Stumbling over the search terms leading to the Anole Annals blog today I found this interesting bit of information:

…”afraid of anolis”?

Scoliodentosaurophobia, apparently, is the scientific expression for “fear of lizards”. It’s a category to the more general Herpetophobia (fear of amphibians and/or reptiles). These sorts of fears might seem a little bit odd to the herpetologist… after all I have heard of colleagues having bite lists for fun (“what was the coolest species that ever had its fangs in you?”).  But they are surprisingly present amongst laymen and –women out there. Women in Africa would run screaming when they’d see me handling chameleons – fearing that the chameleon’s stare would prevent them from having babies. In the DR, Miguel Landestoy and I were convinced we could help prevent the slaughtering of Haitiophis snakes out of fear by telling farmers that “the girl (me) is not afraid of them either”, appealing to their machismo.
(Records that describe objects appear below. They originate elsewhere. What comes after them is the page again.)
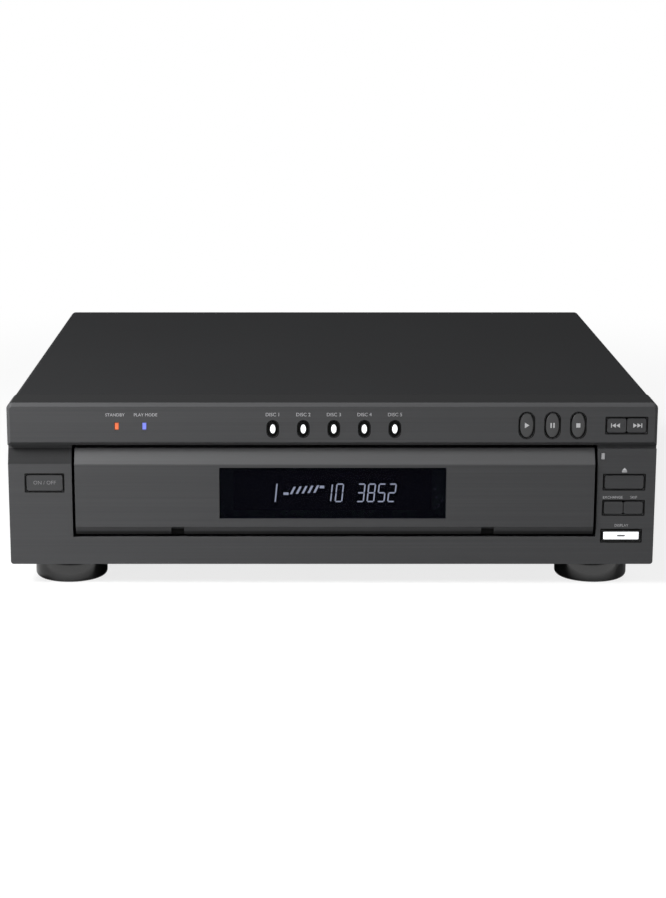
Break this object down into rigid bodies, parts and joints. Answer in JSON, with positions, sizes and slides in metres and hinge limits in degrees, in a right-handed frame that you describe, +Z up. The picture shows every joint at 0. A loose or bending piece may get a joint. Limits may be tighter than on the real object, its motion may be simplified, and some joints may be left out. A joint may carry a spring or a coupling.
{
  "type": "multi-disc changer",
  "caption": "Black hi-fi disc changer: motor drawer with a rotating slotted carousel, lifting pickup deck, display window, keys and glossy feet.",
  "frame": {"origin": "middle of the bounding box in X and Y, at the surface that the feet stand on", "axes": "+X to the right as seen from the front, +Y to the back, +Z up; the front faces -Y"},
  "size_m": [0.43, 0.403, 0.125],
  "materials": {
    "black_steel": "fine black paint, satin",
    "grey_plastic": "brushed dark grey, satin",
    "button_plastic": "satin dark grey",
    "lit_plastic": "translucent white",
    "orange_lens": "clear orange",
    "blue_lens": "clear blue",
    "clear_lens": "clear",
    "smoked_window": "smoked, polished",
    "tube_glass": "polished",
    "circuit_board": "lacquered board",
    "black_plastic": "moulded black",
    "gloss_black": "glossy black",
    "tray_plastic": "moulded black, fine texture",
    "gear_plastic": "natural acetal",
    "zinc_steel": "zinc plated",
    "bright_steel": "polished shaft",
    "motor_steel": "plated can",
    "frame_plastic": "moulded dark grey",
    "core_steel": "varnished laminations",
    "black_aluminium": "black anodised",
    "nickel": "nickel plated",
    "switch_plastic": "moulded black"
  },
  "bodies": {
    "housing": {"front_panel": "grey_plastic", "orange_lamp": "orange_lens", "blue_lamp": "blue_lens", "clear_lamp": "clear_lens", "tact_switches": "switch_plastic", "key_boards": "circuit_board", "mech_frame": "frame_plastic", "loading_motor": "motor_steel", "loading_gearbox": "frame_plastic", "clamp_bridge": "zinc_steel", "base_chassis": "zinc_steel", "rear_panel": "black_steel", "top_cover": "black_steel", "feet": "gloss_black", "main_board": "circuit_board", "main_board_parts": "black_plastic", "power_board": "circuit_board", "transformer": "core_steel", "power_board_parts": "black_aluminium", "jack_block": "black_plastic", "jack_sleeves": "nickel", "mains_inlet": "black_plastic"},
    "drawer": {"drawer_front": "grey_plastic", "display_window": "smoked_window", "display_tube": "tube_glass", "display_board": "circuit_board", "drawer_tray": "tray_plastic", "carousel_motor": "motor_steel"},
    "carousel": {"carousel": "tray_plastic", "carousel_wells": "tray_plastic"},
    "carousel_pinion": {"carousel_pinion": "gear_plastic"},
    "drawer_pinion": {"drawer_pinion": "gear_plastic"},
    "deck": {"pickup_deck": "zinc_steel", "guide_shafts": "bright_steel", "spindle_motor": "motor_steel", "sled_motor": "motor_steel"},
    "pickup": {"pickup": "black_plastic"},
    "turntable": {"turntable": "black_plastic"},
    "clamp_pulley": {"clamp_pulley": "frame_plastic"},
    "power_button": {"power_button": "button_plastic"},
    "open_close_button": {"open_close_button": "button_plastic"},
    "exchange_button": {"exchange_button": "button_plastic"},
    "disc_skip_button": {"disc_skip_button": "button_plastic"},
    "lit_button": {"lit_button": "lit_plastic"},
    "previous_button": {"previous_button": "button_plastic"},
    "next_button": {"next_button": "button_plastic"},
    "play_button": {"play_button": "button_plastic"},
    "pause_button": {"pause_button": "button_plastic"},
    "stop_button": {"stop_button": "button_plastic"},
    "disc_button_1": {"disc_button_1": "lit_plastic"},
    "disc_button_2": {"disc_button_2": "lit_plastic"},
    "disc_button_3": {"disc_button_3": "lit_plastic"},
    "disc_button_4": {"disc_button_4": "lit_plastic"},
    "disc_button_5": {"disc_button_5": "lit_plastic"}
  },
  "joints": [
    {"name": "drawer_slide", "type": "slide", "parent": "housing", "child": "drawer", "axis": [0, -1, 0], "range_m": [0, 0.24]},
    {"name": "carousel_turn", "type": "hinge", "parent": "drawer", "child": "carousel", "pos_m": [0.00175, -0.013, 0.085], "axis": [0, 0, 1], "continuous": true},
    {"name": "carousel_pinion_turn", "type": "hinge", "parent": "drawer", "child": "carousel_pinion", "pos_m": [0.06187, -0.013, 0.078], "axis": [0, 0, 1], "continuous": true},
    {"name": "drawer_pinion_turn", "type": "hinge", "parent": "housing", "child": "drawer_pinion", "pos_m": [-0.08313, -0.11, 0.069], "axis": [0, 0, 1], "range_deg": [-5, 925]},
    {"name": "deck_lift", "type": "hinge", "parent": "housing", "child": "deck", "pos_m": [0.00175, 0.168, 0.073], "axis": [-1, 0, 0], "range_deg": [0, 16]},
    {"name": "pickup_slide", "type": "slide", "parent": "deck", "child": "pickup", "axis": [0, 0.9613, 0.2756], "range_m": [0, 0.036]},
    {"name": "turntable_spin", "type": "hinge", "parent": "deck", "child": "turntable", "pos_m": [0.00175, 0.09398, 0.05178], "axis": [0, -0.2756, 0.9613], "continuous": true},
    {"name": "clamp_turn", "type": "hinge", "parent": "housing", "child": "clamp_pulley", "pos_m": [0.00175, 0.091, 0.095], "axis": [0, 0, 1], "continuous": true},
    {"name": "power_button_press", "type": "slide", "parent": "housing", "child": "power_button", "axis": [0, 1, 0], "range_m": [0, 0.0008], "stiffness_N_per_m": 350},
    {"name": "open_close_button_press", "type": "slide", "parent": "housing", "child": "open_close_button", "axis": [0, 1, 0], "range_m": [0, 0.0008], "stiffness_N_per_m": 350},
    {"name": "exchange_button_press", "type": "slide", "parent": "housing", "child": "exchange_button", "axis": [0, 1, 0], "range_m": [0, 0.0008], "stiffness_N_per_m": 350},
    {"name": "disc_skip_button_press", "type": "slide", "parent": "housing", "child": "disc_skip_button", "axis": [0, 1, 0], "range_m": [0, 0.0008], "stiffness_N_per_m": 350},
    {"name": "lit_button_press", "type": "slide", "parent": "housing", "child": "lit_button", "axis": [0, 1, 0], "range_m": [0, 0.0008], "stiffness_N_per_m": 350},
    {"name": "previous_button_press", "type": "slide", "parent": "housing", "child": "previous_button", "axis": [0, 1, 0], "range_m": [0, 0.0008], "stiffness_N_per_m": 350},
    {"name": "next_button_press", "type": "slide", "parent": "housing", "child": "next_button", "axis": [0, 1, 0], "range_m": [0, 0.0008], "stiffness_N_per_m": 350},
    {"name": "play_button_press", "type": "slide", "parent": "housing", "child": "play_button", "axis": [0, 1, 0], "range_m": [0, 0.0008], "stiffness_N_per_m": 350},
    {"name": "pause_button_press", "type": "slide", "parent": "housing", "child": "pause_button", "axis": [0, 1, 0], "range_m": [0, 0.0008], "stiffness_N_per_m": 350},
    {"name": "stop_button_press", "type": "slide", "parent": "housing", "child": "stop_button", "axis": [0, 1, 0], "range_m": [0, 0.0008], "stiffness_N_per_m": 350},
    {"name": "disc_button_1_press", "type": "slide", "parent": "housing", "child": "disc_button_1", "axis": [0, 1, 0], "range_m": [0, 0.0008], "stiffness_N_per_m": 350},
    {"name": "disc_button_2_press", "type": "slide", "parent": "housing", "child": "disc_button_2", "axis": [0, 1, 0], "range_m": [0, 0.0008], "stiffness_N_per_m": 350},
    {"name": "disc_button_3_press", "type": "slide", "parent": "housing", "child": "disc_button_3", "axis": [0, 1, 0], "range_m": [0, 0.0008], "stiffness_N_per_m": 350},
    {"name": "disc_button_4_press", "type": "slide", "parent": "housing", "child": "disc_button_4", "axis": [0, 1, 0], "range_m": [0, 0.0008], "stiffness_N_per_m": 350},
    {"name": "disc_button_5_press", "type": "slide", "parent": "housing", "child": "disc_button_5", "axis": [0, 1, 0], "range_m": [0, 0.0008], "stiffness_N_per_m": 350}
  ],
  "couplings": [
    {"joint": "carousel_pinion_turn", "follows": "carousel_turn", "ratio": -3},
    {"joint": "drawer_pinion_turn", "follows": "drawer_slide", "rad_per_m": 66.667}
  ]
}
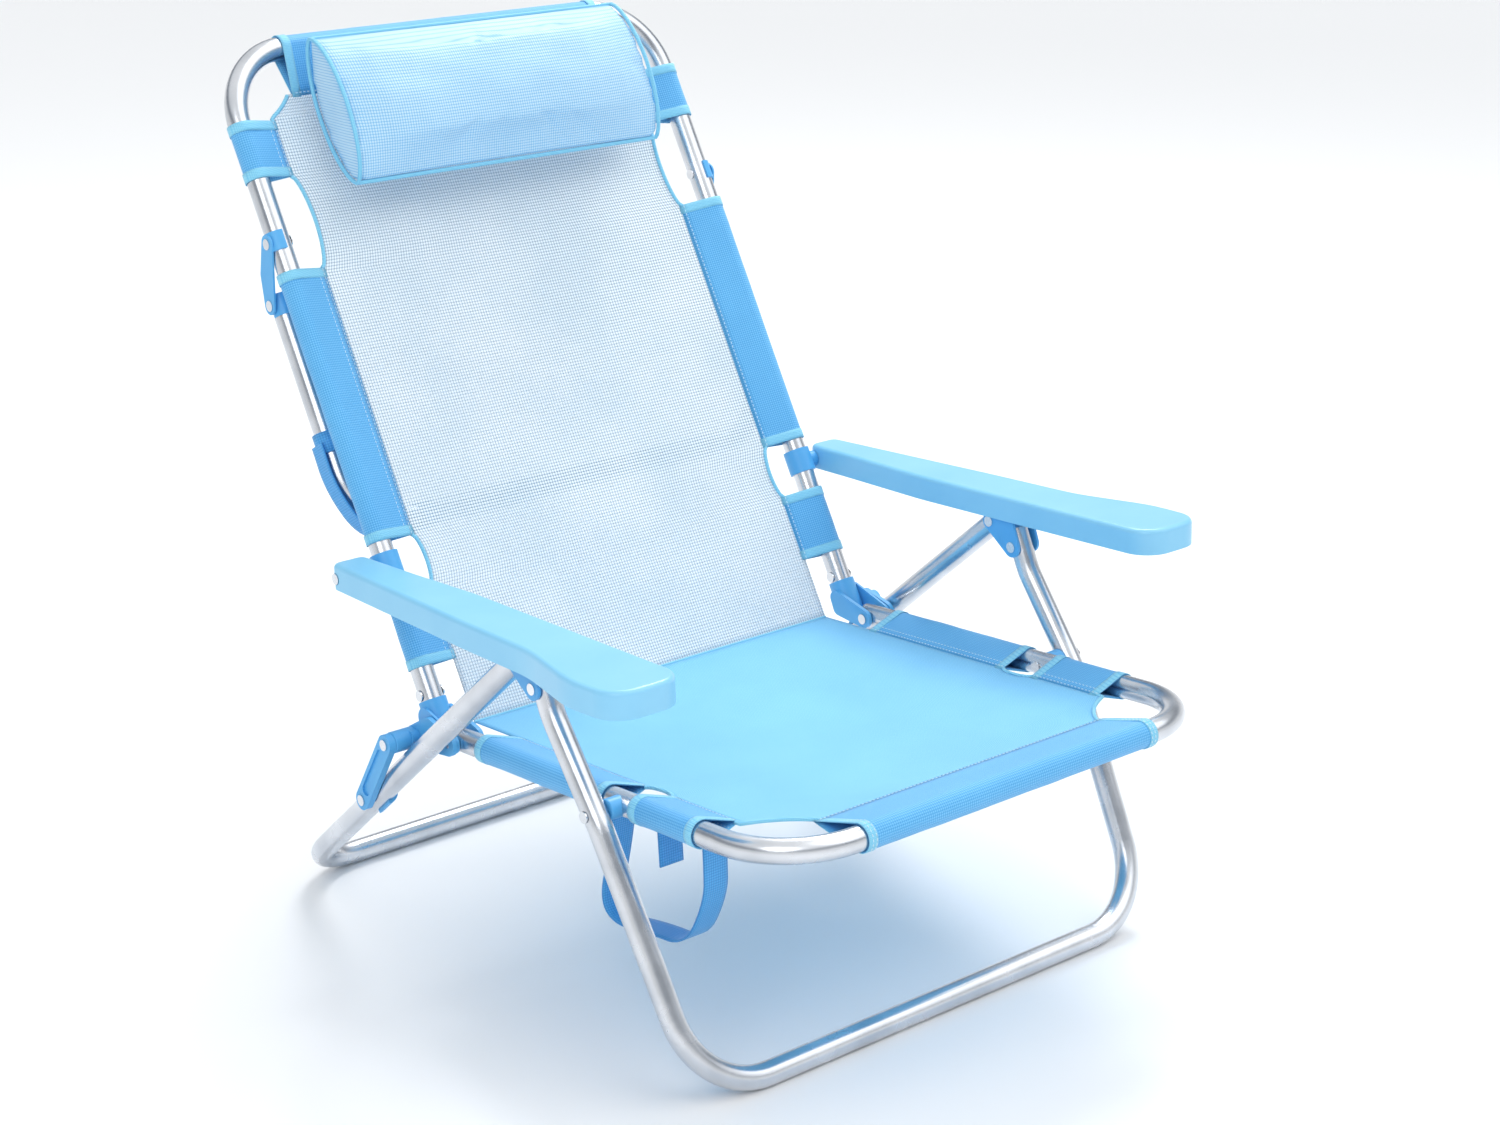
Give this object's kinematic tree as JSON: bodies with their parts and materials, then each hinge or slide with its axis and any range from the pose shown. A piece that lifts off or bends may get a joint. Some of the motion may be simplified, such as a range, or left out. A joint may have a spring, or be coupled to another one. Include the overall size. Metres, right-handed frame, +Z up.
{
  "type": "beach chair",
  "caption": "Low folding beach chair with a bent tube frame, mesh sling seat and back, moulded armrests, a rear stay, a head pillow and a carry strap.",
  "frame": {"origin": "on the ground, under the middle of the chair's outer box", "axes": "+X to the sitter's left, -Y the way the sitter faces, +Z up"},
  "size_m": [0.687, 0.8314, 0.7936],
  "materials": {
    "frame_tube": "satin anodised",
    "rivet_steel": "bright zinc",
    "armrest_plastic": "moulded, soft satin",
    "fitting_plastic": "moulded, satin",
    "sling_mesh": "coated open weave",
    "pillow_mesh": "coated weave over fill",
    "webbing": "woven strap"
  },
  "bodies": {
    "seat": {"seat_frame": "frame_tube", "seat_sling": "sling_mesh", "leg_rivets": "rivet_steel", "rail_plugs": "fitting_plastic", "carry_strap": "webbing", "strap_tab": "webbing", "leg_spacer_left": "fitting_plastic", "leg_spacer_right": "fitting_plastic"},
    "hinge_pins": {"hinge_pin_left": "rivet_steel", "hinge_pin_right": "rivet_steel"},
    "back": {"back_frame": "frame_tube", "back_sling": "sling_mesh", "rail_rivets": "rivet_steel", "hanger_rivets": "rivet_steel", "back_shoe_left": "fitting_plastic", "back_shoe_right": "fitting_plastic", "armrest_clip_left": "fitting_plastic", "armrest_clip_right": "fitting_plastic", "stay_hanger_left": "fitting_plastic", "stay_hanger_right": "fitting_plastic"},
    "hinge_elbows": {"hinge_elbow_left": "fitting_plastic", "hinge_elbow_right": "fitting_plastic"},
    "front_leg": {"front_leg": "frame_tube", "bracket_front_rivets": "rivet_steel"},
    "armrest_brackets": {"armrest_bracket_left": "fitting_plastic", "armrest_bracket_right": "fitting_plastic"},
    "rear_leg": {"rear_leg": "frame_tube", "bracket_rear_rivets": "rivet_steel", "link_keeper_left": "fitting_plastic", "link_keeper_right": "fitting_plastic"},
    "links": {"link_left": "fitting_plastic", "link_right": "fitting_plastic", "link_low_rivets": "rivet_steel", "link_top_rivets": "rivet_steel"},
    "armrest_pins": {"armrest_pin_left": "rivet_steel", "armrest_pin_right": "rivet_steel"},
    "armrests": {"armrest_left": "armrest_plastic", "armrest_right": "armrest_plastic"},
    "rear_stay": {"rear_stay": "frame_tube", "stay_rivets": "rivet_steel", "stay_strap": "webbing", "stay_sleeve_left": "fitting_plastic", "stay_sleeve_right": "fitting_plastic"},
    "pillow": {"head_pillow": "pillow_mesh"}
  },
  "joints": [
    {"name": "fold", "type": "hinge", "parent": "seat", "child": "hinge_pins", "pos_m": [0, 0.03491, 0.2135], "axis": [1, 0, 0], "range_deg": [0, 115.9]},
    {"name": "recline", "type": "hinge", "parent": "hinge_pins", "child": "back", "pos_m": [0, 0.03491, 0.2135], "axis": [1, 0, 0], "range_deg": [-25, 0]},
    {"name": "elbow_fold", "type": "hinge", "parent": "seat", "child": "hinge_elbows", "pos_m": [0, 0.03491, 0.2135], "axis": [1, 0, 0], "range_deg": [0, 161.68]},
    {"name": "front_leg_fold", "type": "hinge", "parent": "seat", "child": "front_leg", "pos_m": [0, -0.20206, 0.23215], "axis": [1, 0, 0], "range_deg": [0, 97.3]},
    {"name": "bracket_fold", "type": "hinge", "parent": "front_leg", "child": "armrest_brackets", "pos_m": [0, -0.13609, 0.327], "axis": [1, 0, 0], "range_deg": [-107.2, 0]},
    {"name": "rear_leg_fold", "type": "hinge", "parent": "armrest_brackets", "child": "rear_leg", "pos_m": [0, -0.10524, 0.34554], "axis": [1, 0, 0], "range_deg": [0, 26.1]},
    {"name": "link_fold", "type": "hinge", "parent": "rear_leg", "child": "links", "pos_m": [0, 0.13144, 0.13616], "axis": [1, 0, 0], "range_deg": [-27.61, 0]},
    {"name": "armrest_fold", "type": "hinge", "parent": "back", "child": "armrest_pins", "pos_m": [0, 0.1502, 0.34875], "axis": [1, 0, 0], "range_deg": [-132.7, 0]},
    {"name": "armrest_level", "type": "hinge", "parent": "armrest_pins", "child": "armrests", "pos_m": [0, 0.1502, 0.34875], "axis": [1, 0, 0], "range_deg": [0, 14.93]},
    {"name": "stay_swing", "type": "hinge", "parent": "back", "child": "rear_stay", "pos_m": [0, 0.31119, 0.56386], "axis": [1, 0, 0], "range_deg": [0, 100]},
    {"name": "pillow_lift", "type": "hinge", "parent": "back", "child": "pillow", "pos_m": [0, 0.38715, 0.77436], "axis": [1, 0, 0], "range_deg": [-100, 0]}
  ],
  "couplings": [
    {"joint": "elbow_fold", "follows": "fold", "ratio": 1.3933},
    {"joint": "front_leg_fold", "follows": "fold", "ratio": 0.83779},
    {"joint": "bracket_fold", "follows": "fold", "ratio": -0.92321},
    {"joint": "rear_leg_fold", "follows": "fold", "ratio": 0.22347},
    {"joint": "link_fold", "follows": "fold", "ratio": -0.23653},
    {"joint": "armrest_fold", "follows": "fold", "ratio": -1.1432},
    {"joint": "armrest_level", "follows": "recline", "ratio": -0.58926}
  ]
}
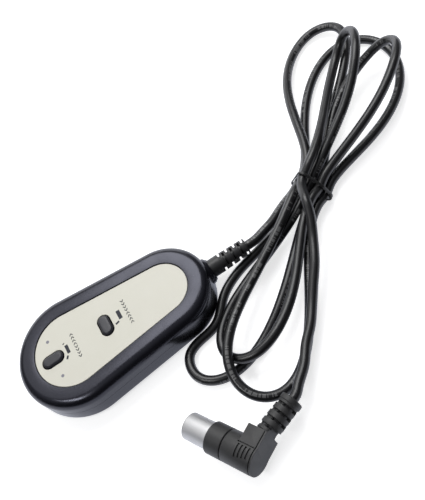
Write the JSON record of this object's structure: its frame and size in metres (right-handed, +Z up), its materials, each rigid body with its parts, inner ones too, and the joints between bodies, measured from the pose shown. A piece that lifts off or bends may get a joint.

The large Dominican green anole Anolis baleatus (and probably some other large crown giants too) has the nickname Salta cocote because it is supposed to jump at people from the trees, trying to suck their blood (“dice la leyenda que le salta a la gente y le muerde el cocote”). An older gentleman seemed very convinced that the Salta cocote had just sucked to death some of his neighbor’s cattle. It even has its own Merengue song (Caco e maco salta cocote, which literally means “you ugly frog head, lizard”).

Phobophobes, by the way, are afraid of phobias.